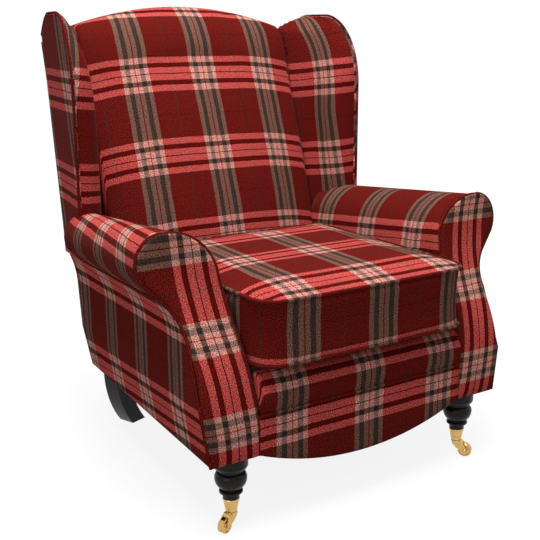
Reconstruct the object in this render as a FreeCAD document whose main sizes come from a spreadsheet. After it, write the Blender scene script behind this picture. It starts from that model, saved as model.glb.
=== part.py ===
import FreeCAD, Part
import Sketcher
import math
import os

# Wing-back fireside chair with scroll arms, a loose box cushion and brass front castors.
# Millimetres. A size that ends in _out is measured outwards from the side of the frame, and
# one of the back or wings that ends in _drop is measured down from the overall height.
# +Z is up, the sitter faces -Y, and the origin lies on the floor under the middle of the
# chair's bounding box. "left" is the -X side.

V = FreeCAD.Vector
doc = FreeCAD.newDocument("FiresideChair")
sheet = doc.addObject("Spreadsheet::Sheet", "sizes")

SIZES = {
    # Gaps between pieces
    "seat_gap": 0.3,
    "running_gap": 0.06,
    # Timber frame
    "body_bottom": 166.0,
    "frame_half_width": 330.0,
    "timber": 35.0,
    "seat_rail_height": 102.0,
    "arm_rail_low": 442.0,
    "arm_rail_height": 27.7,
    "arm_rail_width": 50.0,
    "stump_depth": 58.0,
    "post_depth": 40.0,
    "post_drop": 95.0,
    "top_rail_height": 62.0,
    "lower_back_rail_low": 300.0,
    "lower_back_rail_height": 50.0,
    "corner_block_leg": 58.0,
    "webbing_thickness": 2.0,
    "webbing_width": 50.0,
    "lower_back_rail_depth": 30.0,
    "dust_cover_thickness": 1.2,
    "dust_cover_inset": 8.0,
    # Side profile of the back
    "back_foot_y": 266.0,
    "back_kink_z": 520.0,
    "back_kink_y": 319.7,
    "back_high_y": 449.4,
    "back_high_drop": 10.0,
    "outside_back_thickness": 10.0,
    "outside_back_out": 38.0,
    # Arch along the top of the back
    "overall_height": 1050.0,
    "arch_radius": 912.0,
    "top_pad": 26.0,
    "top_roll_depth": 62.0,
    # Padded inside back
    "inside_back_out": -27.3,
    "lumbar_z": 470.0,
    "lumbar_y": 150.0,
    "inside_back_foot_y": 129.0,
    "shoulder_drop": 130.0,
    "shoulder_y": 318.0,
    "crown_low": 48.0,
    "crown_high": 22.0,
    # Scroll arm section
    "arm_inner_low_out": -62.0,
    "arm_inner_mid_out": -45.0,
    "arm_inner_high_out": -34.0,
    "arm_outer_foot_out": 48.0,
    "arm_outer_out": 63.5,
    "arm_step_z": 241.0,
    "arm_mid_z": 439.0,
    "arm_shoulder_z": 535.0,
    "scroll_out": 79.4,
    "scroll_z": 555.8,
    "scroll_radius": 58.0,
    "scroll_seam_out": 93.0,
    "scroll_seam_z": 486.0,
    "arm_drop": 42.0,
    "arm_toe_in": 34.0,
    "arm_rear_y": 205.0,
    "arm_end_round": 34.0,
    "seam_fall": 0.55,
    "throat_depth": 33.0,
    "throat_reach": 86.0,
    "arm_step_rise": 26.0,
    "arm_front_spare": 5.0,
    "outside_arm_thickness": 10.0,
    # Scooped front of the arm
    "facing_low_y": -429.0,
    "facing_high_y": -313.0,
    "scoop_low_z": 212.0,
    "scoop_high_z": 598.0,
    "facing_thickness": 14.0,
    # Front border under the cushion
    "border_setback": 2.0,
    "apron_thickness": 18.0,
    "apron_drop": 50.0,
    "apron_hem": 4.0,
    "border_seam_z": 250.0,
    "lip_top": 336.0,
    "lip_bulge": 9.0,
    "lip_depth": 36.0,
    # Seat
    "platform_top": 346.0,
    "cushion_front_y": -446.4,
    "cushion_rear_y": 126.0,
    "cushion_out": -68.0,
    "cushion_low_seam": 353.0,
    "cushion_top_seam": 484.0,
    "cushion_crown": 15.0,
    "cushion_corner": 52.0,
    "cushion_bow": 3.0,
    "cushion_roll": 60.0,
    "cushion_under_roll": 11.0,
    # Wings
    "wing_front_out": 72.0,
    "wing_front_y": 144.0,
    "wing_toe_in": 0.132,
    "wing_top_drop": 23.0,
    "wing_top_run": 125.0,
    "wing_top_rise": 177.0,
    "wing_crest_end_y": 345.0,
    "wing_rear_drop": 78.0,
    "wing_rear_bend_up": 36.0,
    "wing_rear_bend_in": 40.0,
    "wing_panel": 10.0,
    "wing_depth": 150.0,
    "wing_board": 18.0,
    "wing_board_low": 600.0,
    "wing_board_inset": 22.0,
    "wing_bulge_out": 1.0,
    "wing_junction_low_y": 240.0,
    "wing_junction_high_y": 360.0,
    # Front legs
    "leg_out": -19.0,
    "leg_y": -383.0,
    "collar_radius": 36.0,
    "collar_low": 137.0,
    "neck_radius": 25.5,
    "neck_z": 129.0,
    "bulb_radius": 33.5,
    "bulb_low": 91.0,
    "ankle_radius": 19.5,
    "ring_radius": 24.5,
    "ring_z": 85.0,
    "ring_height": 6.0,
    "leg_bolt_radius": 4.0,
    "leg_bolt_reach": 32.0,
    # Rear legs
    "rear_foot_out": -84.0,
    "rear_foot_y": 244.5,
    "rear_leg_turn": 21.0,
    "rear_leg_width": 45.0,
    "rear_leg_sweep": 50.0,
    "rear_leg_curve_top": 150.0,
    "rear_leg_top_width": 56.0,
    "rear_bolt_along": 62.0,
    "rear_bolt_aside": 12.0,
    # Castors
    "cup_top": 69.5,
    "cup_bottom": 39.7,
    "cup_top_radius": 17.3,
    "cup_bottom_radius": 12.0,
    "cup_wall": 1.8,
    "cup_floor": 2.6,
    "wheel_radius": 16.0,
    "wheel_width": 14.0,
    "trail": 22.0,
    "swivel_pin_radius": 4.0,
    "swivel_head_radius": 6.4,
    "swivel_head_height": 2.4,
    "horn_plate_radius": 11.5,
    "horn_plate_height": 2.6,
    "horn_cheek": 2.4,
    "horn_boss_radius": 5.6,
    "axle_radius": 2.2,
    "axle_head_radius": 3.6,
    "axle_head_height": 1.6,
    "left_castor_turn": 201.5,
    "right_castor_turn": -53.2,
}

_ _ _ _

* **Goal of the exercise**
Would you reproduce the material above in full, exactly as given?

* **Answer to this exercise**
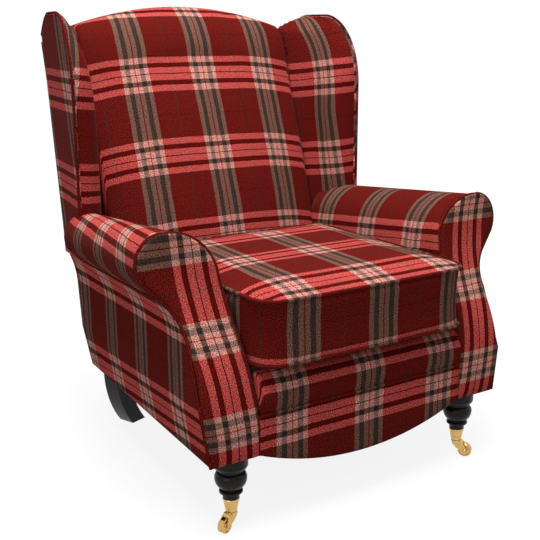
Reconstruct the object in this render as a FreeCAD document whose main sizes come from a spreadsheet. After it, write the Blender scene script behind this picture. It starts from that model, saved as model.glb.
=== part.py ===
import FreeCAD, Part
import Sketcher
import math
import os

# Wing-back fireside chair with scroll arms, a loose box cushion and brass front castors.
# Millimetres. A size that ends in _out is measured outwards from the side of the frame, and
# one of the back or wings that ends in _drop is measured down from the overall height.
# +Z is up, the sitter faces -Y, and the origin lies on the floor under the middle of the
# chair's bounding box. "left" is the -X side.

V = FreeCAD.Vector
doc = FreeCAD.newDocument("FiresideChair")
sheet = doc.addObject("Spreadsheet::Sheet", "sizes")

SIZES = {
    # Gaps between pieces
    "seat_gap": 0.3,
    "running_gap": 0.06,
    # Timber frame
    "body_bottom": 166.0,
    "frame_half_width": 330.0,
    "timber": 35.0,
    "seat_rail_height": 102.0,
    "arm_rail_low": 442.0,
    "arm_rail_height": 27.7,
    "arm_rail_width": 50.0,
    "stump_depth": 58.0,
    "post_depth": 40.0,
    "post_drop": 95.0,
    "top_rail_height": 62.0,
    "lower_back_rail_low": 300.0,
    "lower_back_rail_height": 50.0,
    "corner_block_leg": 58.0,
    "webbing_thickness": 2.0,
    "webbing_width": 50.0,
    "lower_back_rail_depth": 30.0,
    "dust_cover_thickness": 1.2,
    "dust_cover_inset": 8.0,
    # Side profile of the back
    "back_foot_y": 266.0,
    "back_kink_z": 520.0,
    "back_kink_y": 319.7,
    "back_high_y": 449.4,
    "back_high_drop": 10.0,
    "outside_back_thickness": 10.0,
    "outside_back_out": 38.0,
    # Arch along the top of the back
    "overall_height": 1050.0,
    "arch_radius": 912.0,
    "top_pad": 26.0,
    "top_roll_depth": 62.0,
    # Padded inside back
    "inside_back_out": -27.3,
    "lumbar_z": 470.0,
    "lumbar_y": 150.0,
    "inside_back_foot_y": 129.0,
    "shoulder_drop": 130.0,
    "shoulder_y": 318.0,
    "crown_low": 48.0,
    "crown_high": 22.0,
    # Scroll arm section
    "arm_inner_low_out": -62.0,
    "arm_inner_mid_out": -45.0,
    "arm_inner_high_out": -34.0,
    "arm_outer_foot_out": 48.0,
    "arm_outer_out": 63.5,
    "arm_step_z": 241.0,
    "arm_mid_z": 439.0,
    "arm_shoulder_z": 535.0,
    "scroll_out": 79.4,
    "scroll_z": 555.8,
    "scroll_radius": 58.0,
    "scroll_seam_out": 93.0,
    "scroll_seam_z": 486.0,
    "arm_drop": 42.0,
    "arm_toe_in": 34.0,
    "arm_rear_y": 205.0,
    "arm_end_round": 34.0,
    "seam_fall": 0.55,
    "throat_depth": 33.0,
    "throat_reach": 86.0,
    "arm_step_rise": 26.0,
    "arm_front_spare": 5.0,
    "outside_arm_thickness": 10.0,
    # Scooped front of the arm
    "facing_low_y": -429.0,
    "facing_high_y": -313.0,
    "scoop_low_z": 212.0,
    "scoop_high_z": 598.0,
    "facing_thickness": 14.0,
    # Front border under the cushion
    "border_setback": 2.0,
    "apron_thickness": 18.0,
    "apron_drop": 50.0,
    "apron_hem": 4.0,
    "border_seam_z": 250.0,
    "lip_top": 336.0,
    "lip_bulge": 9.0,
    "lip_depth": 36.0,
    # Seat
    "platform_top": 346.0,
    "cushion_front_y": -446.4,
    "cushion_rear_y": 126.0,
    "cushion_out": -68.0,
    "cushion_low_seam": 353.0,
    "cushion_top_seam": 484.0,
    "cushion_crown": 15.0,
    "cushion_corner": 52.0,
    "cushion_bow": 3.0,
    "cushion_roll": 60.0,
    "cushion_under_roll": 11.0,
    # Wings
    "wing_front_out": 72.0,
    "wing_front_y": 144.0,
    "wing_toe_in": 0.132,
    "wing_top_drop": 23.0,
    "wing_top_run": 125.0,
    "wing_top_rise": 177.0,
    "wing_crest_end_y": 345.0,
    "wing_rear_drop": 78.0,
    "wing_rear_bend_up": 36.0,
    "wing_rear_bend_in": 40.0,
    "wing_panel": 10.0,
    "wing_depth": 150.0,
    "wing_board": 18.0,
    "wing_board_low": 600.0,
    "wing_board_inset": 22.0,
    "wing_bulge_out": 1.0,
    "wing_junction_low_y": 240.0,
    "wing_junction_high_y": 360.0,
    # Front legs
    "leg_out": -19.0,
    "leg_y": -383.0,
    "collar_radius": 36.0,
    "collar_low": 137.0,
    "neck_radius": 25.5,
    "neck_z": 129.0,
    "bulb_radius": 33.5,
    "bulb_low": 91.0,
    "ankle_radius": 19.5,
    "ring_radius": 24.5,
    "ring_z": 85.0,
    "ring_height": 6.0,
    "leg_bolt_radius": 4.0,
    "leg_bolt_reach": 32.0,
    # Rear legs
    "rear_foot_out": -84.0,
    "rear_foot_y": 244.5,
    "rear_leg_turn": 21.0,
    "rear_leg_width": 45.0,
    "rear_leg_sweep": 50.0,
    "rear_leg_curve_top": 150.0,
    "rear_leg_top_width": 56.0,
    "rear_bolt_along": 62.0,
    "rear_bolt_aside": 12.0,
    # Castors
    "cup_top": 69.5,
    "cup_bottom": 39.7,
    "cup_top_radius": 17.3,
    "cup_bottom_radius": 12.0,
    "cup_wall": 1.8,
    "cup_floor": 2.6,
    "wheel_radius": 16.0,
    "wheel_width": 14.0,
    "trail": 22.0,
    "swivel_pin_radius": 4.0,
    "swivel_head_radius": 6.4,
    "swivel_head_height": 2.4,
    "horn_plate_radius": 11.5,
    "horn_plate_height": 2.6,
    "horn_cheek": 2.4,
    "horn_boss_radius": 5.6,
    "axle_radius": 2.2,
    "axle_head_radius": 3.6,
    "axle_head_height": 1.6,
    "left_castor_turn": 201.5,
    "right_castor_turn": -53.2,
}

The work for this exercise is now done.